The daemon user ends up with read-only access (note the '#effective',
which shows that the POSIX ACL system isn't overriding the "regular"

... but that's basically what we want.

Multiple users having write access to the data directory could be quite
bad as you might possibly get two postmasters running against the same
data directory at the same time and there's basically no case where
that's a good thing to have happen.  This change does let users grant
out read access to other users/groups, even beyond what's possible using
the traditional user/group system, so this opens up a lot more possible
options for advanced users, provided they set the defaults
appropriately at the directory level (which, presumably, an
administrator versed in POSIX ACLs and wishing to use them would know,
or would figure out quickly).

Yes, perhaps there's some argument to be made that we should have an
option where we don't force any privileges, but that can certainly be
considered a future capability and what's being implemented here doesn't
actually break use-cases which worked before and allows users more
freedom than they had before to use POSIX ACLs if they want to use them,
and without having to modify PG to understand POSIX ACLs explicitly.

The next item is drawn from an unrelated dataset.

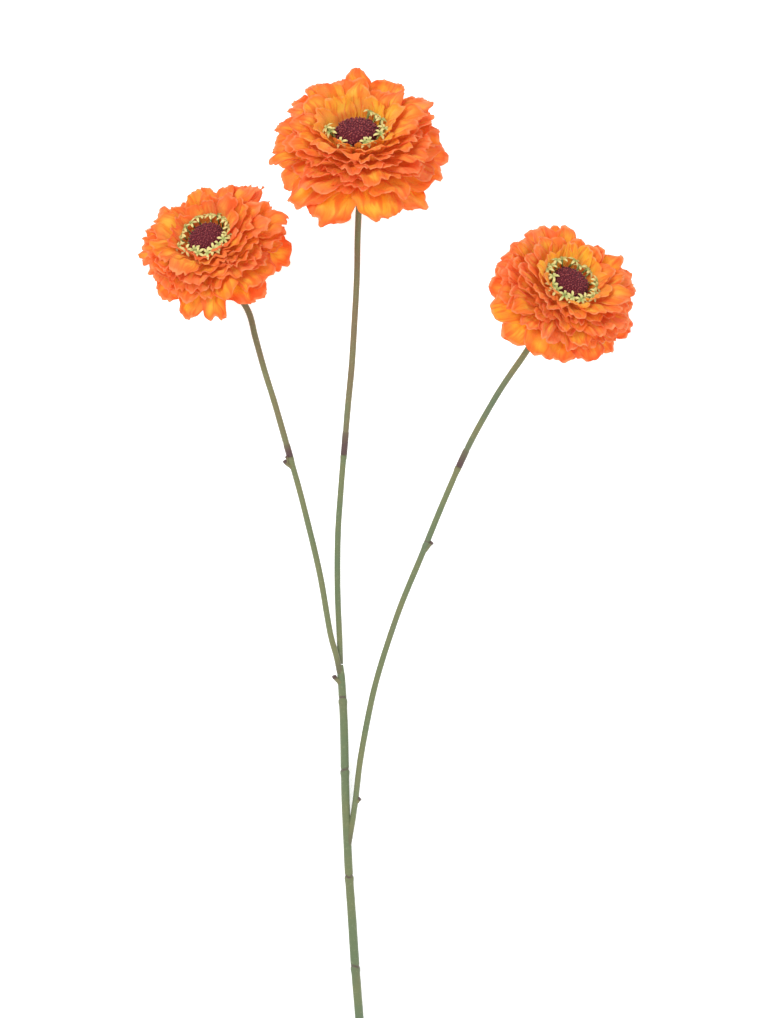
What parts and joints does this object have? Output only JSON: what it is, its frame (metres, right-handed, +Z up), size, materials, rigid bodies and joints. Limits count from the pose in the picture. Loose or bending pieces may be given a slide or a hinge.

Also, to the point you raise up-thread, where you remove access to the
data directory from the group that owns the directory, but grant it to
some other user, yes, files inside the data directory would end up with
group access for that other group.  That won't matter as long as the
group doesn't have rights on the directory, though it would certainly be
cleaner to just have a dedicated group where it isn't an issue for that
group to have read access to the files.  I would imagine anyone using
POSIX ACLs would understand this without too much difficulty.  Of
course, POSIX default ACLs would also continue to work for files created
under the data directory, as illustrated above.

In all, this is looking like a pretty good improvement while also having
some caution about what privileges are effectively allowed.